Kepler has a clear view from its location in space in orbit around the Sun, far from the distortion produced by Earth's atmosphere. However on Earth, atmospheric variability, such as thin clouds passing overhead, make measuring the brightness changes due to planetary transits more complicated, according to Morris.
"The purpose of a differential photometry code - the differential part - is to compare the changes in brightness of one star to another nearby. That way you can remove changes in stellar brightness due to the Earth's atmosphere. Our program measures the brightness change of all the stars in the telescope's field of view simultaneously, so you can pull out the change in brightness that you see from the planet-hosting star due to the transit event."
Amateurs who would like to try the program need a telescope equipped with an electronic light detector, called a charge-coupled device, or CCD, and software capable of reading the output from the CCD with a computer running one of the following operating systems: Windows 7 and up, Mac OS X 10.6 and higher, Ubuntu 12 and up or similar Linux distribution.
"We're not saying the program will give groundbreaking results or science competitive with Kepler, unless you adapt OSCAAR for that purpose," said Morris. "But the observations can be very satisfying knowing that you're watching other planets, and we hope that OSCAAR users will be inspired to take their exoplanet studies further after they get a taste for photometry."
According to Morris, people will detect mainly hot-Jupiter type exoplanets around nearby stars. These are large planets, so the transit will be substantial enough to be detectable. Also, hot Jupiters move quickly since they orbit close to their parent stars, so the transit will proceed rapidly enough to be seen during an observing session of about six hours or so on a typical night.
The number of stars people could search using the program depends on the quality of their equipment and the viewing conditions at their location -- the darker the night sky, the more stars they will be able to analyze. "People should be able to make measurements of maybe about a dozen bright planet-hosting stars even from urban areas with heavily light-polluted skies," said Morris.
"We've successfully used the program at the University of Maryland Observatory in College Park, which is located within the beltway of Washington D.C., and we have pretty miserable light pollution compared to some of the big professional observatories," says Morris.
Morris hopes astronomy students and educators will use the program. "With the Kepler mission, exoplanets have become a hot topic in astronomy," said Morris. "More and more students are interested in doing their own observations of them, but there's a shortage of mentors who have experience doing that because it's a newer sub-field in astronomy. Our program is meant partly to help fill that gap by putting a tool out there that has lots of tutorials so undergraduates can pick it up on their own."
The team also encourages people to modify the program. "With some straightforward adaptations to this code, it can be applied to observations of some other astrophysical phenomena," said Morris.

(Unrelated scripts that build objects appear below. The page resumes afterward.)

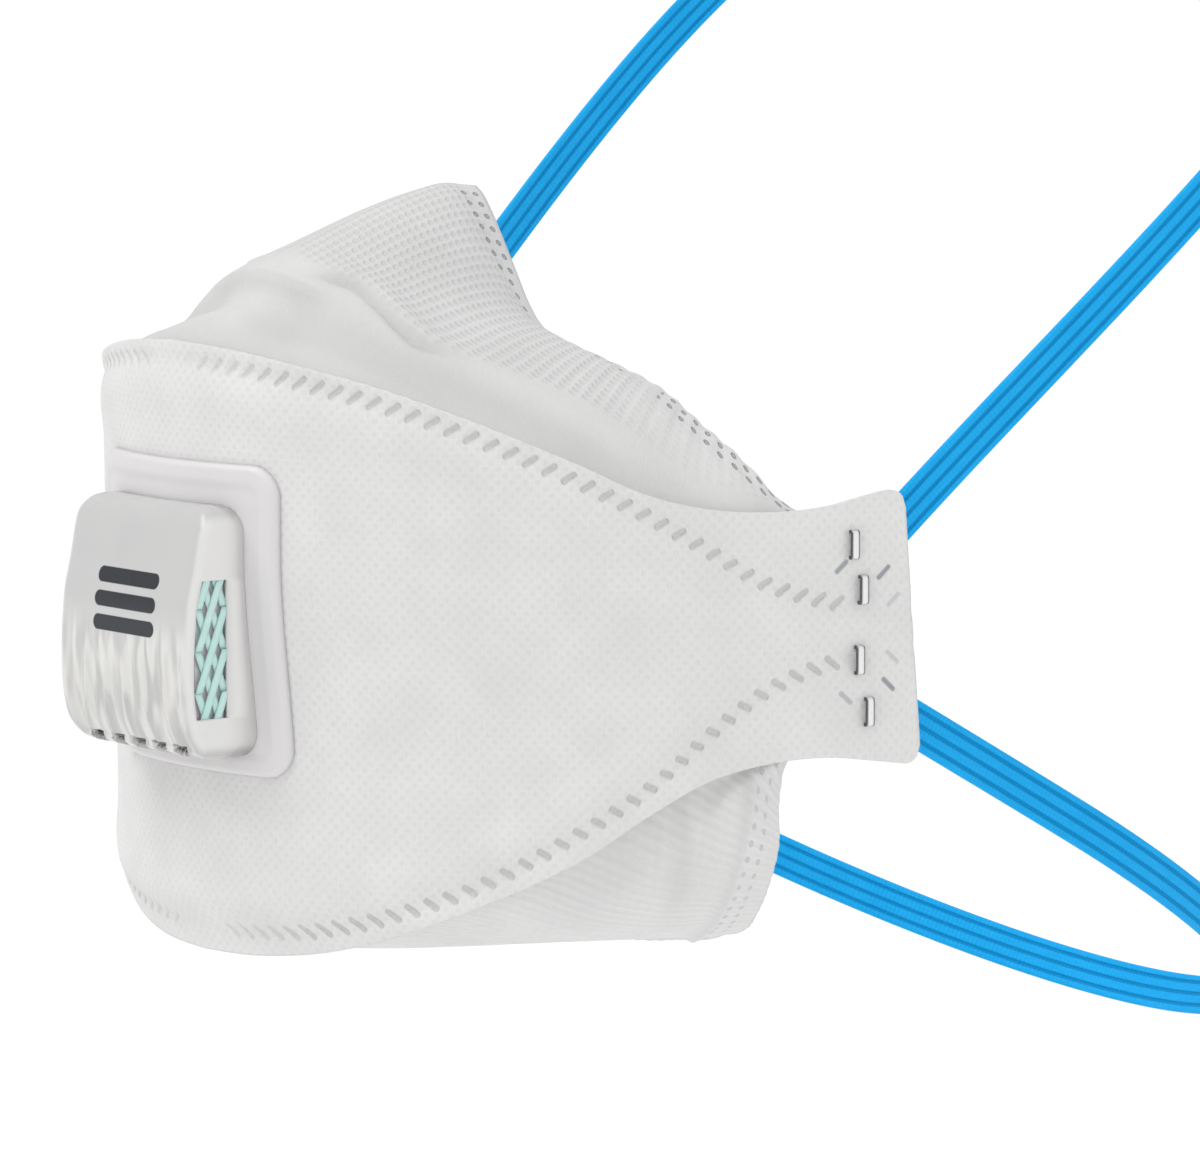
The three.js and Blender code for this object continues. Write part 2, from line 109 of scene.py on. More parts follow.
WELD_PITCH = 2.95            # oblique weld marks along both rims
WELD_LENGTH = 3.1
WELD_FROM, WELD_TO = 2 * WELD_PITCH, 38 * WELD_PITCH
WELD_FULL = 30.0             # the marks are faint nearer the middle than this
MARK_RADIUS, MARK_SOFT = 0.3, 0.26
DOT_PITCH = 2.4              # round weld marks along the face edges
DOT_CORE, DOT_RADIUS = 0.3, 0.58
BAR_HEIGHTS = (0.8, 4.2, 7.6)    # printed mark on the cover
BAR_HALF, BAR_CORE, BAR_RADIUS, BAR_FRONT = 6.6, 1.05, 1.2, -6.5
FLUTE_PITCH = 2.65           # the vents lie on every second flute
VENT_PITCH, VENT_REACH, VENT_HALF, VENT_TOP = 5.3, 12.8, 1.7, -15.6
VENT_FRONT, VENT_BACK = -6.4, -0.9


def listed(columns, values):
    Row = namedtuple("Row", columns)
    return [Row(*each) for each in values]


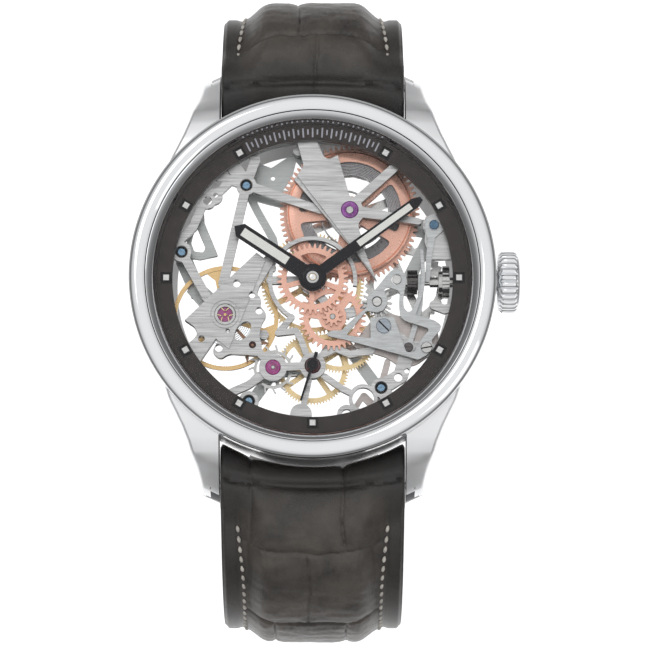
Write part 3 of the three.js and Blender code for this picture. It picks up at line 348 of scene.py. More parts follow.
def lathe_solid(profile, sides=160, centre=CENTRE):
    """Turns a closed (radius, height) profile; points on the axis are merged."""
    verts, faces = [], []
    n = len(profile)
    for i in range(sides):
        c, s = math.cos(2 * math.pi * i / sides), math.sin(2 * math.pi * i / sides)
        verts += [(centre[0] + r * c, centre[1] + r * s, z) for r, z in profile]
    for i in range(sides):
        j = (i + 1) % sides
        for k in range(n):
            m = (k + 1) % n
            faces.append((i * n + k, j * n + k, j * n + m, i * n + m))
    return verts, faces


def to_mesh(name, parts, scale=1.0, merge=1e-5):
    bm = bmesh.new()
    for verts, faces in parts:
        made = [bm.verts.new(v) for v in verts]
        for face in faces:
            loop = [made[i] for i in face]
            if len(set(loop)) > 2:
                try:
                    bm.faces.new(loop)
                except ValueError:
                    pass
    bmesh.ops.remove_doubles(bm, verts=bm.verts, dist=merge)
    bmesh.ops.dissolve_degenerate(bm, dist=merge / 10, edges=bm.edges)
    bmesh.ops.recalc_face_normals(bm, faces=bm.faces)
    if scale != 1.0:
        bmesh.ops.scale(bm, vec=(scale,) * 3, verts=bm.verts)
    mesh = bpy.data.meshes.new(name)
    bm.to_mesh(mesh)
    bm.free()
    return mesh


def smooth_by_angle(mesh, angle):
    bm = bmesh.new()
    bm.from_mesh(mesh)
    for face in bm.faces:
        face.smooth = True
    for edge in bm.edges:
        if len(edge.link_faces) == 2 and edge.calc_face_angle(0.0) > angle * DEG:
            edge.smooth = False
    bm.to_mesh(mesh)
    bm.free()


def place(name, mesh, material, body, stands_for=(), slot=None, angle=32, bevel=0.0):
    obj = bpy.data.objects.new(name, mesh)
    bpy.context.scene.collection.objects.link(obj)
    obj.data.materials.clear()
    obj.data.materials.append(M[material])
    smooth_by_angle(mesh, angle)
    if bevel:
        add_bevel(obj, bevel)
    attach(obj, body)
    if stands_for:
        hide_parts(*stands_for)
    return obj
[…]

"Anything in the sky that changes brightness over time could be observed with OSCAAR. For example, variable stars can become a few times brighter in just one night, a change many times greater than what is seen from a star with a transiting exoplanet. Alternatively, some asteroids are irregularly shaped and rotating, so the cross-section seen from Earth gets bigger and smaller, causing the amount of light from the asteroid to increase and decrease, which can be detected with OSCAAR. We've tested the program in these situations and it works pretty well, but there are always slight tweaks that would make it work even better, so we encourage people to make them."
"We're hosting the program on 'GitHub', a website for collaborative code development, so it's easy for people to make a copy of the code, modify it, and offer it back to the user community," adds Morris.
"Also, we're issuing the program under the 'MIT license' for open-source code, one of the most liberal licenses you can put on code so that other people can use it for whatever they want. They can remix the code, adapt it into other works they've already created or create new things around it, and even use it in their own proprietary software."
The team includes Morris, Daniel Galdi, and Dharmatej Mikkilineni of the University of Maryland and Luuk Visser of Lieden University/Technical University, Delft, the Netherlands. Development of the program was funded in part by the NASA Astrophysical Data Analysis program.